We have also explored the performance of single-GaN-nanowire photodetectors containing an axial p-n junction. To allow the use of the same metal scheme to contact both edges of the wires, the structure incorporates a p+/n+ tunnel junction to contact the p region of the diode. Single nanowire devices present the rectifying current-voltage characteristic of a p-n diode, but their photovoltaic response to ultraviolet radiation scales sublinearly with the incident optical power. This behavior is attributed to the dominant role of surface states. When the junction is reverse biased, the role of the surface becomes negligible in comparison to the drift of photogenerated carriers in the depletion region. Therefore, the responsivity increases by about three orders of magnitude and the photocurrent scales linearly with the excitation. Reverse-biased nanowires display decay times in the range of 10 µs. Their ultraviolet/visible contrast of several orders of magnitude is suitable for applications requiring high spectral selectivity.
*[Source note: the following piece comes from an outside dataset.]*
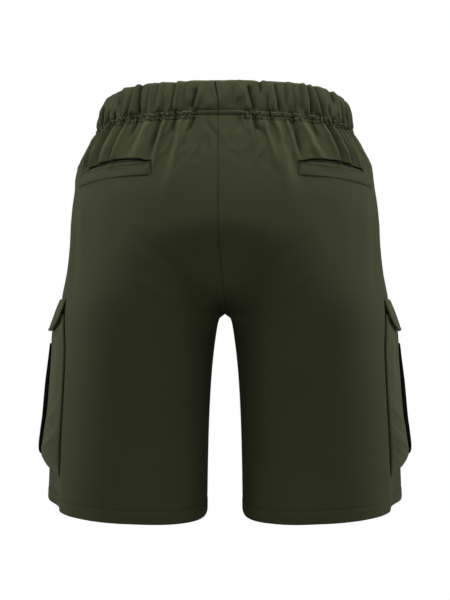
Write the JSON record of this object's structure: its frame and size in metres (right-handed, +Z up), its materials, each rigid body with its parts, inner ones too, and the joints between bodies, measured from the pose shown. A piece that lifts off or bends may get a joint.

Bio: Dr. Eva Monroy received her Master (1996) and Doctorate (2000) in Telecommunication Engineering at the Polytechnic University of Madrid (Spain). From 1999 to 2001 she worked as assistant professor at the Polytechnic University of Madrid. Since 2001 she is a senior researcher at the Interdisciplinary Research Institute of Grenoble (IRIG) of the French Commission for Atomic Energy and Alternative Energies (CEA). In 2004, she was Invited Professor during the spring semester at the University of Göttingen (Germany), and in 2005 she obtained her Habilitation as research supervisor (HDR) from the University of Grenoble. Her main research topic is the study of III-nitride materials and nanostructures, and their incorporation in novel optoelectronic devices. She obtained an ERC Starting Grant in 2011 and she received the Emmy Noether Distinction for Women in Physics by the European Physical Society in 2016. She is author or co-author of more than 300 publications in international journals.